The reward is part of a $87 billion military funding bill for Iraq and Afghanistan signed into law by President Bush on Thursday. The legislation doesn’t mention Taylor by name, referring to the bounty only as incentive for the capture of an unnamed person indicted by the court in Sierra Leone. Police have stepped up security around Taylor’s mansion, a senior officer said Sunday, speaking on condition of anonymity. Oyo said Taylor "is very well secured" and Nigeria would protect him as long as he stays out of trouble and doesn’t meddle in Liberian or Nigerian politics. When asked if the Liberian was keeping his side of the bargain, Oyo said: "We would like to think so, yes."
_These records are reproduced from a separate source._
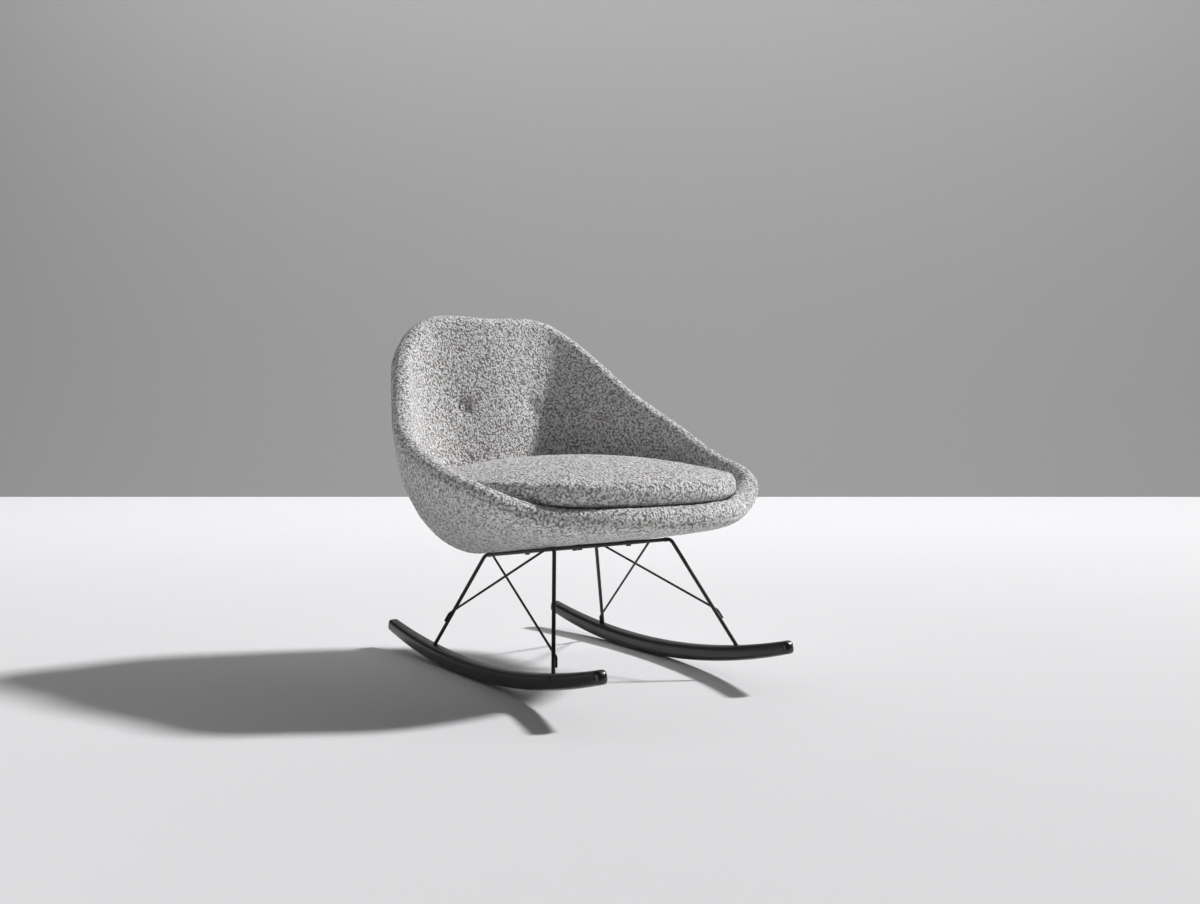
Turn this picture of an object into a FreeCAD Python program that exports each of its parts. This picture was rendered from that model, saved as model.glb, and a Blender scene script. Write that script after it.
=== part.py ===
"""Rocking lounge chair: padded tub on a bent-rod base with two wooden runners.

Millimetres, +Z up. The front faces -Y and the sitter's left is +X. The origin is on the
floor, under the middle of the chair. The chair stands as it comes to rest on its runners.
"""
import FreeCAD, Part
import math
import os

V = FreeCAD.Vector
UP = V(0, 0, 1)

# Fits
fit_gap = 0.3            # between two layers, and round a rod in its socket
weld_gap = 0.1           # left beside a welded rod
thread_gap = 0.1         # between a screw and the hole that holds it
hole_gap = 0.4           # round a bolt in a clearance hole

# Runners: two arcs of one radius, 36 mm high in the middle
runner_spacing = 452.0
runner_radius = 1792.0   # of the middle line
runner_height = 36.0
runner_width = 32.0
runner_tip_height = 27.0
runner_tip_width = 25.0
rear_tip_angle = 11.2    # from where the runner meets the floor
front_tip_angle = 16.2
runner_edge = 12.0       # radius of the long edges
tip_rounding = 11.0      # length of the rounded tip
rest_angle = 2.1         # of the short flat stretch that the runner rests on

# Bent-rod side frames and the two bars between them
rod = 8.0
brace_rod = 5.0
bend_radius = 14.0
frame_width = 294.0
frame_length = 281.0
frame_tilt = 8.6         # degrees, front edge high
frame_height = 262.7     # rod middle above the floor, at the middle of the frame
frame_forward = 88.0     # middle of the frame, in front of the floor contact
rear_foot_reach = 137.0  # behind the floor contact
front_foot_reach = 346.0
socket_depth = 24.0
socket_spare = 1.0       # below the end of a leg
crossbar_inset = 12.0
weld_turn = 20.0         # length of a brace's end that lies along the leg
brace_bend = 9.0

# Each brace: where it starts on the top bar, from 0 at the rear corner to 1 at the front,
# which leg it ends on, how far down that leg, and whether it lies outside (1) or inside (-1)
braces = {
    "right_brace_to_rear": (0.95, "rear", 0.66, 1),
    "right_brace_to_front": (0.08, "front", 0.88, -1),
    "left_brace_to_front": (0.05, "front", 0.69, 1),
    "left_brace_to_rear": (0.75, "rear", 0.90, -1)}

# Mounting tabs, pads and bolts under the tub
tab_length = 38.0
tab_width = 30.0
tab_thickness = 3.0
tab_offset = 62.0        # middle of a tab from the middle of the chair
tab_hole_inset = 13.0    # from the tab's free end
bolt = 6.0
bolt_head = 10.0         # across flats
bolt_head_height = 4.0
washer_diameter = 12.0
washer_thickness = 1.6
nut_barrel = 8.5
nut_barrel_length = 8.0
nut_flange = 19.0
nut_flange_thickness = 1.5
board_screw = 4.0
board_screw_head = 8.0
board_screw_head_height = 2.5
board_screw_offset = 60.0
leg_screw = 5.0
leg_screw_head = 9.0
leg_screw_head_height = 3.5
leg_screw_sink = 1.0
leg_screw_clearance = 1.2   # the tip stops short of the leg, which stands at a slant
pad_inset = 0.5          # from a rubber pad to the bar that its tab is welded to

# Tub wall: a shell between foam, under a sewn cover
base_half = 20.0         # half of the wall's thickness under the seat
lip_half = 26.0          # half of the rolled rim at the front
side_half = 22.0
back_half = 25.0
lumbar_padding = 12.0    # extra foam inside the back
shell_thickness = 5.0
cover_thickness = 2.5
seam_angle = 150.0       # round the rim, from the inside to the cover's seam
seam_opening = 0.012     # between the pad and the cover there, as a share of half a turn

# Flat bottom of the tub, in the plane of the frame
bottom_half_width = 149.0
bottom_half_length = 195.0
bottom_behind = 64.0     # its middle, behind the middle of the frame
bottom_squareness = 2.6

# Middle line of the rim from the front to the back, on the sitter's left:
# across, behind the middle of the frame, above the rods
rim_points = [
    (0, -327, 82), (138, -307, 84), (240, -249, 91), (328, -178, 130), (355, -48, 167),
    (355, 93, 230), (301, 227, 320), (236, 339, 425), (153, 385, 480), (0, 382, 484)]

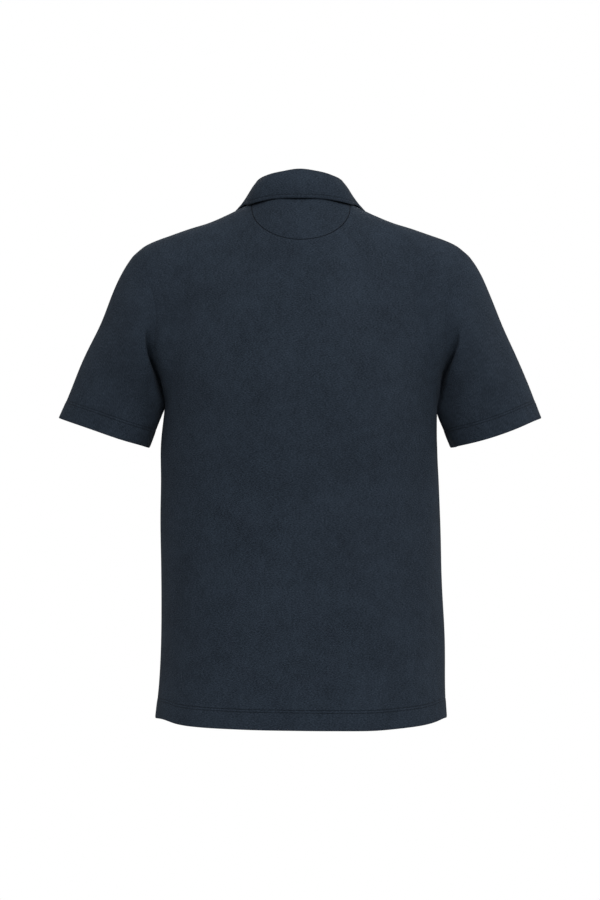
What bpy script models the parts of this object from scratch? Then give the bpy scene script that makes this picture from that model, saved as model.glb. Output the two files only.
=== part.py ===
"""A men's short-sleeve polo shirt in its worn form, with no wearer inside.

Metres, +Z up. The wearer faces -Y and +X is the wearer's left. The origin is at the middle of
the neck, level with the tops of the shoulders. Each cut and sewn piece is its own closed wall
of cloth, a seam gap away from the pieces that it is sewn to.

A panel is laid out by two numbers: "across" runs from -1 to 1, side to side, and "up" runs
from 0 at the hem to 1 at the underarm and to 2 at the shoulder seam and the neck.
"""

import math
from collections import namedtuple

import bmesh
import bpy
import numpy as np
from mathutils import Matrix, Vector

# Cloth
KNIT = 0.0015                # wall of the body and the sleeves
COLLAR_KNIT = 0.0020         # two plies of knit
SEAM_GAP = 0.0003            # between two pieces that are sewn together

# Body
SECTION_POWER = 2.1          # 2 would be an ellipse
UNDERARM_LEVEL = -0.272
Section = namedtuple("Section", "level half_width back front")
BODY = [
    Section(level=-0.700, half_width=0.2014, back=0.140, front=0.138),
    Section(level=-0.655, half_width=0.1981, back=0.134, front=0.137),
    Section(level=-0.595, half_width=0.1960, back=0.129, front=0.138),
    Section(level=-0.500, half_width=0.1947, back=0.124, front=0.140),
    Section(level=-0.400, half_width=0.1933, back=0.124, front=0.144),
    Section(level=-0.330, half_width=0.1918, back=0.129, front=0.148),
    Section(level=UNDERARM_LEVEL, half_width=0.1892, back=0.134, front=0.150),
]

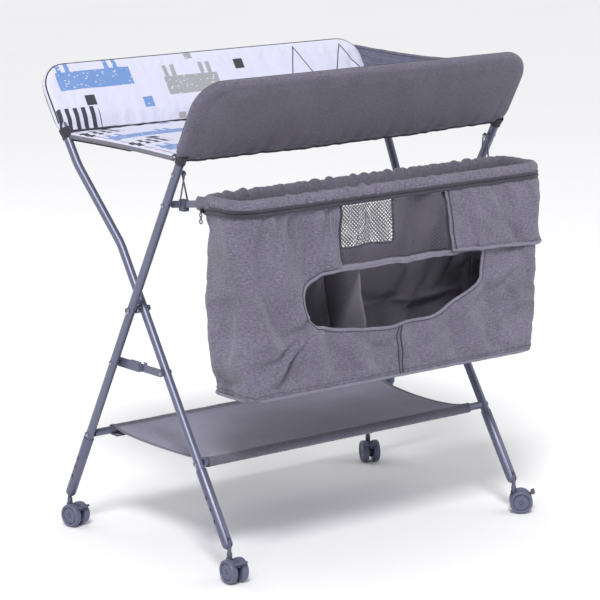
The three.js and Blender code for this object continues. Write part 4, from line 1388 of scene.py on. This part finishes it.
# How far the wall stands out from its plain shape: each term is one kind of fold.
free = smooth(fall, 0.0, 0.03) * smooth(z, BAG_LOW, BAG_LOW + 0.03)
calm = 1 - 0.6 * smooth(np.abs(s), 0.32, 0.37)
gathered = smooth(s, -0.40, -0.33) * (1 - smooth(s, -0.175, -0.150))
gathered = gathered * np.exp(-fall / 0.13) * smooth(fall, 0, 0.02)
grow = ripple(s + 0.15 * fall, 0.036, 81, 1) * 0.0150 * gathered  # gathers that fall from the zip
away = np.hypot(s + 0.215, z - 0.475)
angle = np.arctan2(z - 0.475, s + 0.215)
fan = np.exp(-np.square((angle + 2.2) / 0.65)) * smooth(away, 0.01, 0.05)
fan = fan * (1 - 0.4 * smooth(away, 0.1, 0.2))
grow = grow + ripple(angle, 0.42, 82, 1) * 0.0200 * fan * free  # a fan from the mouth's low left corner
grow = grow + ripple(s, 0.020, 83, 1) * 0.0060 * np.exp(-(z - BAG_LOW) / 0.022)  # puckers at the hem
grow = grow + ripple(s + 0.35 * z, 0.115, 84, 2) * 0.0100 * free * calm  # broad folds
slanted = free * calm * (1 - 0.85 * smooth(s, 0.24, 0.32))
grow = grow + ripple(0.5 * s - z, 0.09, 85, 2) * 0.0040 * slanted
belly = np.sin(np.pi * np.clip((z - BAG_LOW) / 0.26, 0, 1))
grow = grow + 0.0055 * belly
corners = np.exp(-np.square((np.abs(s) - 0.362) / 0.016)) * (1 - smooth(z, BAG_LOW + 0.02, 0.50))
grow = grow + 0.0085 * corners
crease = np.exp(-np.square((s + 0.425 - 0.12 * (z - BAG_LOW)) / 0.016)) * (1 - smooth(z, 0.40, 0.60))
grow = grow - 0.0075 * crease
sill = np.exp(-to_mouth / 0.03) * (1 - smooth(z, 0.48, 0.55))
grow = grow + 0.0030 * sill
for line in (SEAM_LEFT, SEAM_LOW):
    grow = grow - 0.0022 * np.exp(-near_line(flat, line) / 0.006)
grow = grow * smooth(s, first_s, first_s + 0.03) * (1 - smooth(s, last_s - 0.03, last_s))
bag_shape = bag_points(flat, grow)
bag = make_piece("bag_cloth_sim", bag_shape, wall_triangles, [])
hold = smooth(z, BAG_TOP - 0.012, BAG_TOP - 0.003)
hold = np.maximum(hold, 1 - smooth(z, BAG_LOW + 0.001, BAG_LOW + 0.010))
hold = np.maximum(hold, ((s < first_s + 0.001) | (s > last_s - 0.001)).astype(float))
hold = np.maximum(hold, 0.25 * (near_outline(flat, WINDOW) < 0.004))
settle(bag, hold, 22, 0.012, gravity=0.25, shrink=-0.05, bending=0.2)
bag_shape = points_of(bag)
bpy.data.objects.remove(bag)
bag_cloth = Draped(flat, wall_triangles, bag_shape)
middle = flat[wall_triangles].mean(1)
in_net = within(middle, WINDOW) | within(middle, BACK_WINDOW)
cloth_triangles = wall_triangles[~in_net]


def hang(piece, *nodes):
    """Bag cloth in place of its CAD nodes, with its place baked into its points."""
    name_slot(nodes)
    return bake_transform(piece)


used, index = np.unique(cloth_triangles, return_inverse=True)
faces = index.reshape(cloth_triangles.shape)
shell = make_piece("bag_wall", bag_shape[used], faces, [BAG_CLOTH, INNER_CLOTH], flat[used])
refine(shell)
thicken(shell, CLOTH)
shell.modifiers[-1].material_offset = 1
hang(shell, "storage_bag")

# ---- the base: a stiffened sheet sewn in round the bottom ----
around = np.linspace(-HALF_GIRTH, HALF_GIRTH, 181)[:-1]
rim_low = bag_points(np.stack([around, 0 * around + BAG_LOW + 0.001], 1), 0)
base_flat, base_triangles = cut_flat(rim_low[:, :2], 0.012)
inwards = near_outline(base_flat, rim_low[:, :2])
base_z = BAG_LOW + 0.001 - 0.0035 * smooth(inwards, 0, 0.04) + ripple(base_flat[:, 0], 0.08, 91) * 0.001
base_shape = np.column_stack([base_flat, base_z])
base = make_piece("bag_base", base_shape, base_triangles, [INNER_CLOTH], base_flat)
thicken(base, 0.002)
hang(base)

# ---- the divider inside ----
ys, zs = np.meshgrid(np.linspace(BAG_FRONT + 0.004, BAG_BACK - 0.004, 14), np.linspace(0.358, 0.588, 24))
xs = -0.096 + (0.585 - zs) * 0.15 + ripple(ys + zs, 0.08, 92) * 0.003
points = np.stack([xs, ys, zs], -1).reshape(-1, 3)
divider = make_piece("bag_divider", points, grid(*ys.shape), [INNER_CLOTH], points[:, 1:])
thicken(divider, CLOTH)
hang(divider)


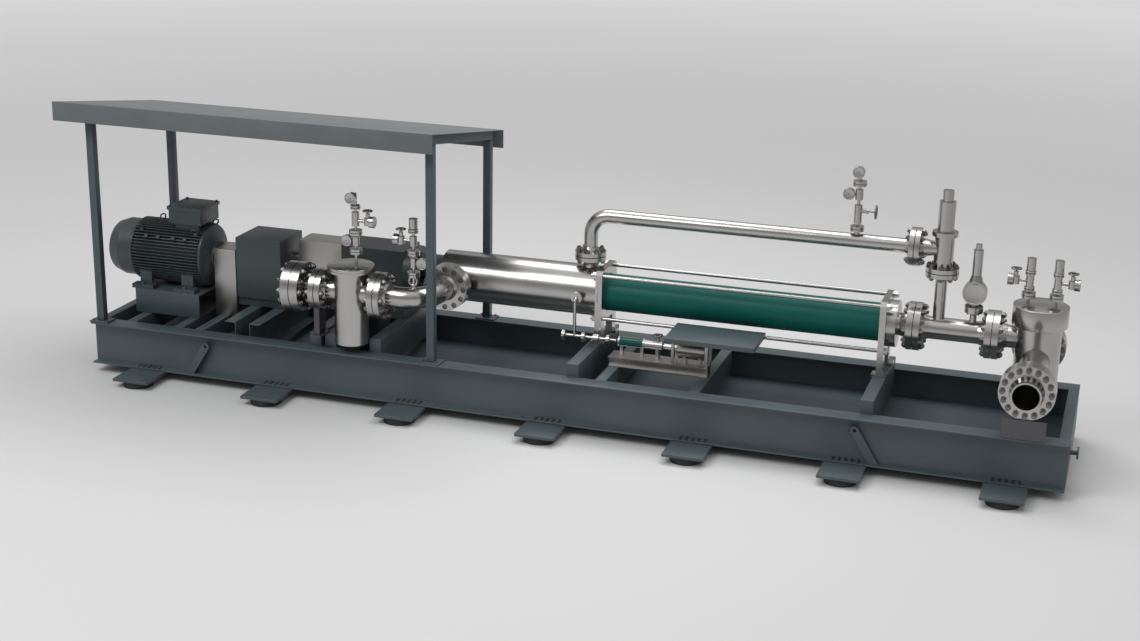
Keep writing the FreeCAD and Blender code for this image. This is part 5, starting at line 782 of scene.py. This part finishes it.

"We’d also like to think that all those e-mails my cousins clan associates have been sending to the West would make us some money."
Taylor has been restricted from speaking to the media while in Nigeria. One of his close associates said Friday the ex-Liberian leader fears bloodshed if bounty hunters attempt to capture him.
Is that a bug or a feature?
The United States and a number of African and European leaders had pressed Taylor to step down, seeing him as a prime cause of instability in West Africa. With varying degrees of reluctance, international leaders privately agreed to the asylum offer from Nigeria, seeing it as the best way to remove Taylor and end the bloodletting.
Those clucking sounds are the chickens coming home to roost.